Problem to work on — Reproduce exactly the section that begins at the line containing "make_deck()" and ends at the line containing "for body, members", both lines included; omit all other lines.
+ + + + +
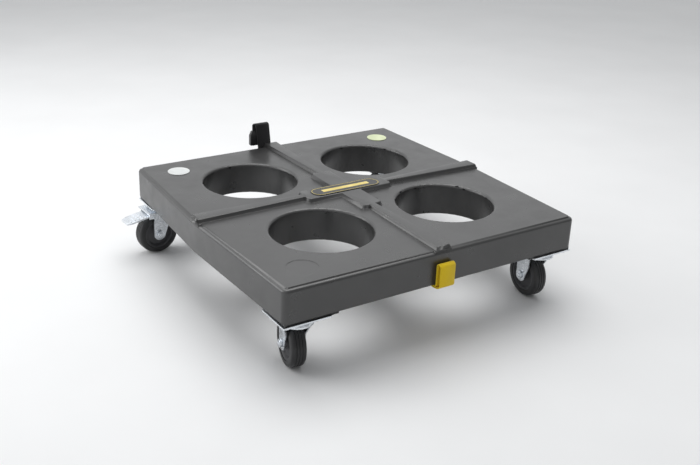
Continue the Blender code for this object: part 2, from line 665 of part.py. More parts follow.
def make_fork(name, braked):
    """A castor fork about its swivel axis, its trail along X."""
    outline = []
    for step in range(ROUND_STEPS // 2 + 1):
        turn = math.radians(110.0 + 140.0 * step / (ROUND_STEPS // 2))
        outline.append((CROWN_RADIUS * math.cos(turn), CROWN_RADIUS * math.sin(turn)))
    outline += [
        (CROWN_RADIUS * 0.5, -FORK_TOP_HALF - FIT_GAP),
        (HOOD_REACH, -HOOD_HALF_AT_TIP),
        (HOOD_REACH, HOOD_HALF_AT_TIP),
        (CROWN_RADIUS * 0.5, FORK_TOP_HALF + FIT_GAP),
    ]
    top = [[(*point, level) for point in outline] for level in (FORK_UNDER_Z, FORK_TOP_Z)]
    fork = loft("fork_" + name, top)
    crown = turned("crown", [
        (CROWN_RADIUS, FORK_UNDER_Z + FORK_TOP_THICKNESS / 2),
        (CROWN_RADIUS * 0.98, CROWN_TOP_Z - CROWN_HEIGHT / 3),
        (CROWN_RADIUS * 0.9, CROWN_TOP_Z),
    ], WHEEL_STEPS)
    combine(fork, crown, "UNION")
    for side in (-1, 1):
        loops = []
        for height, lead, trail in leg_rows():
            inner = side * leg_inner(height)
            outer = side * (leg_inner(height) + FORK_LEG_THICKNESS)
            corners = ((lead, inner), (trail, inner), (trail, outer), (lead, outer))
            loops.append([(*corner, height) for corner in corners])
        combine(fork, loft("leg", loops), "UNION")
        if braked:
            cheek = block(
                "cheek",
                (PEDAL_PIN_OUT - CHEEK_HALF_LENGTH, min(side * CHEEK_INNER, side * (CHEEK_INNER + CHEEK_THICKNESS)),
                 PIN_Z - CHEEK_BELOW_PIN),
                (PEDAL_PIN_OUT + CHEEK_HALF_LENGTH, max(side * CHEEK_INNER, side * (CHEEK_INNER + CHEEK_THICKNESS)),
                 FORK_UNDER_Z + FORK_TOP_THICKNESS / 2),
            )
            combine(fork, cheek, "UNION")
    bore = [(KINGPIN_RADIUS + FIT_GAP, FORK_UNDER_Z - WALL), (KINGPIN_RADIUS + FIT_GAP, CROWN_TOP_Z + WALL)]
    combine(fork, turned("bore", bore, ROUND_STEPS), "DIFFERENCE")
    axle_hole = lay_along_y(turned("axle_hole", [
        (AXLE_RADIUS + FIT_GAP, -FORK_TOP_HALF),
        (AXLE_RADIUS + FIT_GAP, FORK_TOP_HALF),
    ], ROUND_STEPS))
    axle_hole.location = (TRAIL, 0.0, WHEEL_RADIUS)
    combine(fork, axle_hole, "DIFFERENCE")
    if braked:
        pin_hole = lay_along_y(turned("pin_hole", [
            (PEDAL_PIN_RADIUS + FIT_GAP, -FORK_TOP_HALF),
            (PEDAL_PIN_RADIUS + FIT_GAP, FORK_TOP_HALF),
        ], ROUND_STEPS // 2))
        pin_hole.location = (PEDAL_PIN_OUT, 0.0, PIN_Z)
        combine(fork, pin_hole, "DIFFERENCE")
    return dress(fork, ZINC)


def make_wheel(name):
    """A tyre and its hub about the axle, which lies along Y."""
    half = TYRE_WIDTH / 2
    tyre = ring("tyre_" + name, [
        (TYRE_INNER_RADIUS, -half),
        (WHEEL_RADIUS - TYRE_SHOULDER, -half),
        (WHEEL_RADIUS - TYRE_SHOULDER * 0.3, -half + TYRE_SHOULDER * 0.5),
        (WHEEL_RADIUS, -half + TYRE_SHOULDER * 1.5),
        (WHEEL_RADIUS, half - TYRE_SHOULDER * 1.5),
        (WHEEL_RADIUS - TYRE_SHOULDER * 0.3, half - TYRE_SHOULDER * 0.5),
        (WHEEL_RADIUS - TYRE_SHOULDER, half),
        (TYRE_INNER_RADIUS, half),
    ], WHEEL_STEPS)
    rim_outer = TYRE_INNER_RADIUS - FIT_GAP
    boss_half = LEG_INNER_AT_AXLE - FIT_GAP
    bore = AXLE_RADIUS + AXLE_CLEARANCE
    hub = ring("wheel_hub_" + name, [
        (bore, -boss_half),
        (HUB_BOSS_RADIUS, -boss_half),
        (HUB_BOSS_RADIUS + AXLE_CLEARANCE, -WEB_HALF_WIDTH),
        (rim_outer * 0.88, -WEB_HALF_WIDTH),
        (rim_outer * 0.9, -half * 0.92),
        (rim_outer, -half * 0.92),
        (rim_outer, half * 0.92),
        (rim_outer * 0.9, half * 0.92),
        (rim_outer * 0.88, WEB_HALF_WIDTH),
        (HUB_BOSS_RADIUS + AXLE_CLEARANCE, WEB_HALF_WIDTH),
        (HUB_BOSS_RADIUS, boss_half),
        (bore, boss_half),
    ], WHEEL_STEPS)
    return [dress(lay_along_y(tyre), TYRE_RUBBER), dress(lay_along_y(hub), HUB_PLASTIC)]


def make_axle(name):
    """The axle bolt and its nut, about the axle, which lies along Y."""
    seat = LEG_INNER_AT_AXLE + FORK_LEG_THICKNESS + FIT_GAP
    bolt = turned("axle_bolt_" + name, [
        (AXLE_HEAD_RADIUS, -seat - AXLE_HEAD_HEIGHT),
        (AXLE_HEAD_RADIUS, -seat),
    ], 6)
    shank = turned("shank", [
        (AXLE_RADIUS, -seat - AXLE_HEAD_HEIGHT / 2),
        (AXLE_RADIUS, seat + AXLE_HEAD_HEIGHT + AXLE_THREAD_END),
    ], ROUND_STEPS)
    combine(bolt, shank, "UNION")
    nut = ring("axle_nut_" + name, [
        (AXLE_RADIUS + FIT_GAP, seat),
        (AXLE_HEAD_RADIUS, seat),
        (AXLE_HEAD_RADIUS, seat + AXLE_HEAD_HEIGHT),
        (AXLE_RADIUS + FIT_GAP, seat + AXLE_HEAD_HEIGHT),
    ], ROUND_STEPS)
    return [dress(lay_along_y(bolt), ZINC), dress(lay_along_y(nut), ZINC)]


def make_pedal(name):
    """The brake pedal about its pin, which lies along Y, reaching out along X."""
    reach = PEDAL_REACH - PEDAL_PIN_OUT
    half = PEDAL_THICKNESS / 2
    root = PEDAL_BOSS_RADIUS * 0.5
    sections = []
    for share, width_share in ((0.0, 1.0), (0.8, 1.0), (1.0, 0.75)):
        along = root + share * (reach - root)
        drop = share * PEDAL_DROP
        width = PEDAL_HALF_WIDTH * width_share - FIT_GAP
        sections.append([
            (along, -width, -drop - half),
            (along, width, -drop - half),
            (along, width, -drop + half),
            (along, -width, -drop + half),
        ])
    pedal = loft("brake_pedal_" + name, sections)
    boss = lay_along_y(turned("boss", [
        (PEDAL_BOSS_RADIUS, -PEDAL_HALF_WIDTH),
        (PEDAL_BOSS_RADIUS, PEDAL_HALF_WIDTH),
    ], ROUND_STEPS))
    combine(pedal, boss, "UNION")
    for number in range(PEDAL_RIB_COUNT):
        share = 0.3 + 0.5 * number / (PEDAL_RIB_COUNT - 1)
        along = root + share * (reach - root)
        top = -share * PEDAL_DROP + half
        rib = block(
            "rib",
            (along, -PEDAL_HALF_WIDTH * 0.8, top - half),
            (along + PEDAL_RIB_WIDTH, PEDAL_HALF_WIDTH * 0.8, top + PEDAL_RIB_HEIGHT),
        )
        combine(pedal, rib, "UNION")
    bore = lay_along_y(turned("bore", [
        (PEDAL_PIN_RADIUS + FIT_GAP, -FORK_TOP_HALF),
        (PEDAL_PIN_RADIUS + FIT_GAP, FORK_TOP_HALF),
    ], ROUND_STEPS))
    combine(pedal, bore, "DIFFERENCE")
    return dress(pedal, ZINC)


def make_pedal_pin(name):
    """The pin that a brake pedal turns on."""
    half = CHEEK_INNER + CHEEK_THICKNESS + FIT_GAP
    return dress(lay_along_y(turned("pedal_pin_" + name, [
        (PEDAL_PIN_RADIUS, -half),
        (PEDAL_PIN_RADIUS, half),
    ], ROUND_STEPS)), ZINC)


def axis_empty(name, parent, place, turn=0.0):
    """An empty on a joint's axis, which carries the pieces that move with it."""
    made = bpy.data.objects.new(name, None)
    bpy.context.scene.collection.objects.link(made)
    made.parent = parent
    made.location = place
    made.rotation_euler = (0.0, 0.0, math.radians(turn))
    return made


def make_castor(name, side_x, side_y, yaw, braked):
    """One swivel castor: its plate, race and bolts, and its fork, wheel, axle and brake."""
    make_top_plate(name, side_x, side_y)
    centre_x, centre_y = castor_centre(side_x, side_y)
    swivel = axis_empty("swivel_axis_" + name, None, (centre_x, centre_y + DECK_CENTRE_Y, 0.0), yaw)
    make_fork(name, braked).parent = swivel
    axle = axis_empty("axle_axis_" + name, swivel, (TRAIL, 0.0, WHEEL_RADIUS))
    for piece in make_wheel(name) + make_axle(name):
        piece.parent = axle
    if braked:
        pin = axis_empty("pedal_axis_" + name, swivel, (PEDAL_PIN_OUT, 0.0, PIN_Z))
        make_pedal(name).parent = pin
        make_pedal_pin(name).parent = pin


make_deck()
make_trim()
make_front_loop()
make_lashing_strap()
for castor in CASTORS:
    make_castor(*castor)
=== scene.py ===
"""The wheeled case trolley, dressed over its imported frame: finishes, webbing, tyres, hubs and trim.

Lengths are in metres, in the frame's own axes: +X right, +Y to the back and +Z up from the floor.
"""

import json
import logging
import math
from dataclasses import dataclass
from enum import Enum

import bmesh
import bpy
from mathutils import Matrix, Vector

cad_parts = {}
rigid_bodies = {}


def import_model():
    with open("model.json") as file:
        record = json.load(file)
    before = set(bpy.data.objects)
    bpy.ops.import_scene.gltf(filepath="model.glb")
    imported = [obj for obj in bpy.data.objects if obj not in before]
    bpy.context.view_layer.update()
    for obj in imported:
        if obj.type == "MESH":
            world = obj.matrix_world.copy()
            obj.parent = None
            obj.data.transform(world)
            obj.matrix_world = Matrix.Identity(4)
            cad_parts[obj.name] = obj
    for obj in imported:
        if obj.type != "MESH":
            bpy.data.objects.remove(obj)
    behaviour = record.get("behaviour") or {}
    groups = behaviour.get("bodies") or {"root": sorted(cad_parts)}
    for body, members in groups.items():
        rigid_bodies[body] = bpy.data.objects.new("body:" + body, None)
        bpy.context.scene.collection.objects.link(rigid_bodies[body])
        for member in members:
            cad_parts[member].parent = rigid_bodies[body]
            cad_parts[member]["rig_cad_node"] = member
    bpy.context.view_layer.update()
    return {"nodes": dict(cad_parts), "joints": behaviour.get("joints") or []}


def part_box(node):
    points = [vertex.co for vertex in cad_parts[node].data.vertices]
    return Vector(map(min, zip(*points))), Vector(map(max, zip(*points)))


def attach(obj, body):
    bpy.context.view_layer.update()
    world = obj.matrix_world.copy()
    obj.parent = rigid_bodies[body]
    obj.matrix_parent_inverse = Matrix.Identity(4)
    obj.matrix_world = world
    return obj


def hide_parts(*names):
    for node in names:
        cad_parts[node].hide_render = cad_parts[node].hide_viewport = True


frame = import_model()

LOG = logging.getLogger("trolley")
MM = 0.001
WELD = 0.00001
NOISE_LOW = 0.3
NOISE_HIGH = 0.7
WAVE_RATE = 20.0
SMOOTH_ANGLE = 35.0
EDGE_ANGLE = 40.0
EDGE_SEGMENTS = 2
CORNERS = ("front_left", "front_right", "back_left", "back_right")
SQUARE = ((-1, -1), (1, -1), (1, 1), (-1, 1))

Point = tuple[float, float, float]
Pair = tuple[float, float]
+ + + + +
Solution for this exercise —
make_deck()
make_trim()
make_front_loop()
make_lashing_strap()
for castor in CASTORS:
    make_castor(*castor)
=== scene.py ===
"""The wheeled case trolley, dressed over its imported frame: finishes, webbing, tyres, hubs and trim.

Lengths are in metres, in the frame's own axes: +X right, +Y to the back and +Z up from the floor.
"""

import json
import logging
import math
from dataclasses import dataclass
from enum import Enum

import bmesh
import bpy
from mathutils import Matrix, Vector

cad_parts = {}
rigid_bodies = {}


def import_model():
    with open("model.json") as file:
        record = json.load(file)
    before = set(bpy.data.objects)
    bpy.ops.import_scene.gltf(filepath="model.glb")
    imported = [obj for obj in bpy.data.objects if obj not in before]
    bpy.context.view_layer.update()
    for obj in imported:
        if obj.type == "MESH":
            world = obj.matrix_world.copy()
            obj.parent = None
            obj.data.transform(world)
            obj.matrix_world = Matrix.Identity(4)
            cad_parts[obj.name] = obj
    for obj in imported:
        if obj.type != "MESH":
            bpy.data.objects.remove(obj)
    behaviour = record.get("behaviour") or {}
    groups = behaviour.get("bodies") or {"root": sorted(cad_parts)}
    for body, members in groups.items():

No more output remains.